Light goes on to write that savings can be found in eliminating needless management layers ($100 billion), cutting the number of Presidential appointees ($1 billion), eliminating federal jobs that are going to be vacated by retiring baby boomers ($200 billion), cutting contractor positions ($200 billion), increasing productivity ($100 billion), merging duplicative programs ($300 billion), and eliminating worthless programs ($200 billion). This totals $1.1 trillion in savings over the next 10 years.
While this may seem obvious, the idea of doing the above is going to come to major resistance from the D.C. Kool-Aid crowd. Eliminating appointees, duplication, worthless programs, and contractor positions means the reduction in federal government employment and mass layoffs. Doing this (along with increasing productivity) with an absurdly unionized federal government is next to impossible. The mere threat of job losses will cause thousands of worthless government employees to take to the streets and strike like they did in Greece and are threatening to do in Spain.

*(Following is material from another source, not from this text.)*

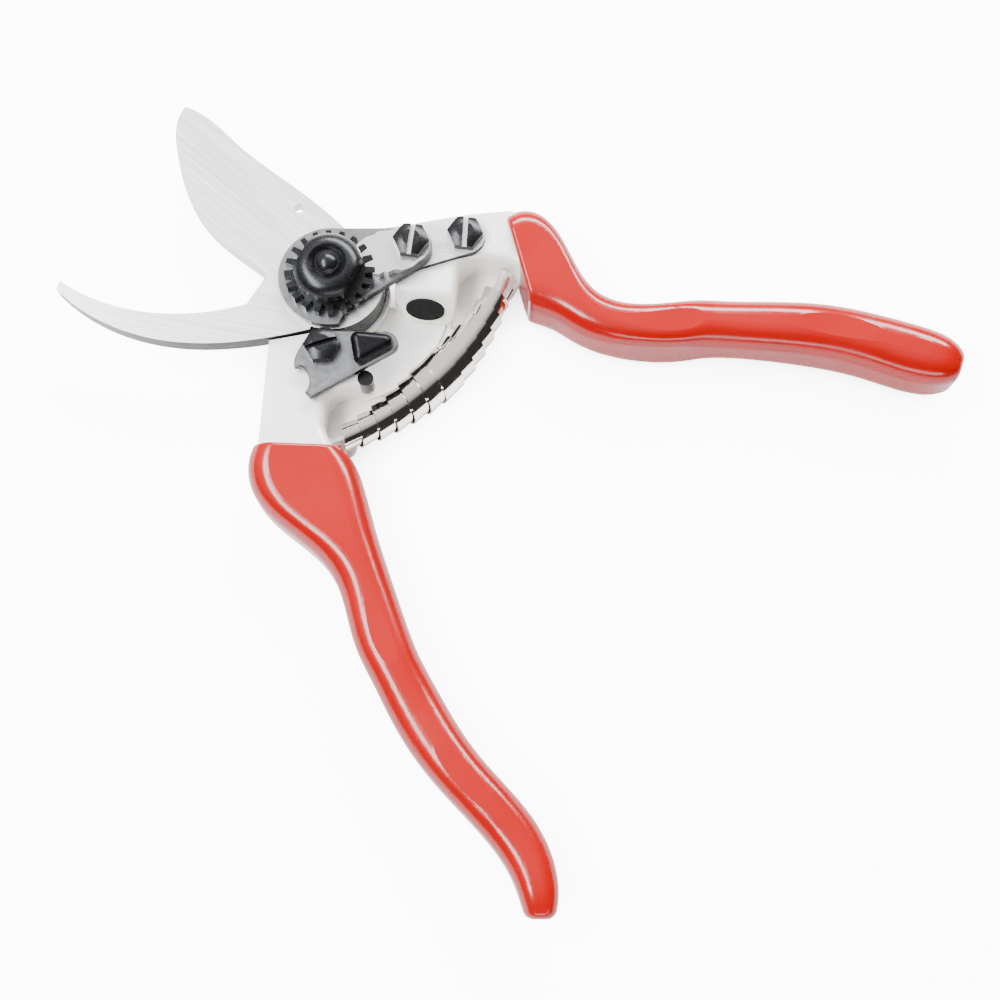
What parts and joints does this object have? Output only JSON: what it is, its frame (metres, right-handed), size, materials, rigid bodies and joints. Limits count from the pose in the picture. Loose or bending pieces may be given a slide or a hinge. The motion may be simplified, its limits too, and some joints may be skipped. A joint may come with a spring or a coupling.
{
  "type": "pruning shears",
  "caption": "Bypass pruning shears, open: curved cutting blade, hooked counter blade, toothed pivot nut, volute spring, thumb catch and two coated handles.",
  "frame": {"origin": "on the pivot axis, at the flat underside of the pivot bolt's head, which is the surface the shears lie on", "axes": "+Z along the pivot axis towards the nut; +X along the fixed handle towards its butt; the hook blade points to -X; the blades open by turning the swinging side about Z"},
  "size_m": [0.2082, 0.1777, 0.0263],
  "materials": {
    "cast_aluminium": "satin casting",
    "red_coat": "glossy dipped plastic",
    "bright_steel": "ground, lines along the hook",
    "blade_steel": "ground and polished",
    "black_steel": "black oxide, satin",
    "polished_steel": "bright plated",
    "spring_steel": "bright nickel",
    "black_rubber": "matt",
    "bushing_bronze": "plain"
  },
  "bodies": {
    "fixed_side": {"fixed_handle": "cast_aluminium", "fixed_grip": "red_coat", "hook_blade": "bright_steel", "lock_plate": "black_steel", "toothed_segment": "polished_steel", "pivot_nut": "black_steel", "pivot_bolt": "black_steel", "shock_absorber": "black_rubber", "upper_spring_stud": "spring_steel", "segment_screw": "black_steel", "anvil_screw": "black_steel", "volute_spring": "spring_steel"},
    "swing_side": {"swing_handle": "cast_aluminium", "swing_grip": "red_coat", "cutting_blade": "blade_steel", "blade_screw": "black_steel", "pivot_bushing": "bushing_bronze", "stop_pin": "black_steel", "lower_spring_stud": "spring_steel", "catch_screw": "black_steel", "catch_washer": "spring_steel"},
    "catch": {"thumb_catch": "black_steel"}
  },
  "joints": [
    {"name": "pivot", "type": "hinge", "parent": "fixed_side", "child": "swing_side", "pos_m": [0, 0, 0.0095], "axis": [0, 0, 1], "range_deg": [0, 50], "stiffness_Nm_per_rad": 2, "springref_deg": -14.32, "deforming": ["volute_spring"]},
    {"name": "catch_turn", "type": "hinge", "parent": "swing_side", "child": "catch", "pos_m": [0.0006, -0.0173, 0.0163], "axis": [0, 0, 1], "range_deg": [-20, 0]}
  ]
}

On top of that, we are ignoring the fact that Medicare, Medicaid, Social Security, and Obamacaid are racking up trillions in liabilities with no source of funding (hence unfunded liabilities) over the next few decades. If the commission successfully does the above, but fails to commit to entitlement reform, the trillion saved in ten years will pale in comparison to the massive entitlement costs.
As a part of today’s video, Alice Rivlin, a member of this committee is asked about reforming Social Security. She is asked if she would consider privatizing Social Security as part of the solution. Not only does she state her total opposition to privatization, she adds that the likely solutions will be to raise Social Security taxes and increase the benefit age.
So, let’s get this straight; the solution to Social Security is to charge people more and pay out less over the course of their lifetimes? On top of that, people are going to have to work and pay into the program longer in order to get their money back. Anyone who thinks that a person can retire before their Social Security pays out has to acknowledge that the private market can succeed at providing a fixed income to senior citizens.
By not considering privatization, the committee fails to acknowledge that when Social Security was created, there were no IRAs, 401 (k)s, 529s, or other private retirement options. While I’m not advocating the government forcing employers to do anything, if the government eliminated Social Security, and passed a law requiring a minimum contribution to a private retirement account by employers, the need of Social Security would be mostly eliminated.
The pain caused by these massive fixed costs requires outside of the box thinking, not inside the belt-way behavior.